The symbols on his canvases are the product of repeated hand movements, but they also represent the interplay between natural expression and calculated composition that was occurring in his mind. Masanobu’s work was underpinned by the methodical character that he had developed as a teacher. We might also say that this same methodical quality imbues his art with its uniqueness.
Notes
1. Mizuho Kato, “Masatoshi Masanobu in the 1950s”, Satoshi Masanobu, Mizuho Kato, and Yuzo Kurashina, eds.

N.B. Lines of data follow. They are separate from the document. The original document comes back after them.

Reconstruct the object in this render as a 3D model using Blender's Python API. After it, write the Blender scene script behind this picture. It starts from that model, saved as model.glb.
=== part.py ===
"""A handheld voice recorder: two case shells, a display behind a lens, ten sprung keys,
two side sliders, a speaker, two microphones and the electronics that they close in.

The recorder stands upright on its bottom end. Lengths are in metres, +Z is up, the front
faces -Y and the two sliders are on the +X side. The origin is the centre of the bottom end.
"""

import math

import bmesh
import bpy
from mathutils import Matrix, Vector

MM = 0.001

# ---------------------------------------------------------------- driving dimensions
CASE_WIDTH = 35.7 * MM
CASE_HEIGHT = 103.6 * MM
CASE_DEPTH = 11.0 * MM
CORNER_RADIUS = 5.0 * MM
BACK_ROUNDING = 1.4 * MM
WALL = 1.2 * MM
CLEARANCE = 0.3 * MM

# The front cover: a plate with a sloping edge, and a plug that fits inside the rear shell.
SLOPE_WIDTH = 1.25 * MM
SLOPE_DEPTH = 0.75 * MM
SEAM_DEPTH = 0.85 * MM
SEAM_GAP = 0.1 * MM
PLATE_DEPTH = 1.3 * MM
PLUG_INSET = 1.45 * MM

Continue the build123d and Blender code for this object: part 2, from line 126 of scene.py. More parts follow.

Masatoshi Masanobu 1911-1995, Masatoshi Masanobu Collected Works Publication Committee, 2014, p. 76.
2. I am greatly indebted to Tsukasa Ikegami, “Masatoshi Masanobu’s Western-style Paintings”, Masatoshi Masanobu: A Gutai Painter, exhibition catalogue, Otani Memorial Art Museum, Nishinomiya City, 2015.
3. Jiro Yoshihara, “Masatoshi Masanobu Solo Exhibition,” Masatoshi Masanobu Solo Exhibition leaflet, Gutai Art Association, Osaka, March 1965.
4. Masanobu’s photo album, 1951-1954, p. 2.
5. Masanobu’s photo album, 1954-1957, p. 20.
6. Masanobu’s photo album, 1954-1957, p. 21.
7. 15 Contemporary Artists Presented by Tapié, September 21-30, 1959, Gendai Galley, Tokyo.
8. Masanobu’s photo album, 1954-1957, p. 29.
9. Jiro Yoshihara, “Masatoshi Masanobu Solo Exhibition,” Masatoshi Masanobu Solo Exhibition leaflet, Gutai Art Association, Osaka, March 1965.
10. Handon, no. 40, Handon-no-kai, Kobe, December 1968, p. 60.
11. Yoshihara Jiro and Contemporary Artists of Gutai, exhibition catalogue, Hyogo Prefectural Museum of Modern Art, Kobe, January 1979, p. 99.